If I was in charge of the whole thing, no idea is too much. There’s no such thing as a stupid question or a silly thought. Give me everything you can. Let’s tell these stories because no matter what the tournament is there is somebody within the top five who may not end up winning and who doesn’t get shown.

And if that guy was to be me who doesn’t get shown, and then I end up winning, the only thing they show is me playing the last hole, whether I’m in the final group or three groups in front and then they go right back to the other guys that are trying to catch me.

Yeah, we’ll show Rory hit a shot but we’re not gonna talk about Rory again. We’re gonna talk about this guy who’s sitting in the clubhouse and who is probably shaking with excitement and pride and relief.

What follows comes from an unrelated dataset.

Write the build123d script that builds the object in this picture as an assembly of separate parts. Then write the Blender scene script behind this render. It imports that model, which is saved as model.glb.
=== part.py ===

For me as a golf fan, and I am a big golf fan as well, I want to hear that. I want to watch Rory swing, but I don’t need to hear any more about Rory. We have got him covered. I don’t need to hear any more about him. Everybody knows about him.

Higgs TV? Rating TBD

Harry Higgs points to the camera during the Tito’s Shorties Classic at Austin’s Butler Pitch and Putt (Photo courtesy PGA Tour Entertainment)

GW: Hey, if this was a pitch to get me to give $7.99 a month for Higgs TV or something, it’s working.

HH: (Laughing) OK, cool. That sounds like it would be, um, the best route — because if I’m charging people then I can curse and I think that would just make it better for everyone because I can get my point across.

(Editor’s note: This article was updated with Higgs’ correct college.)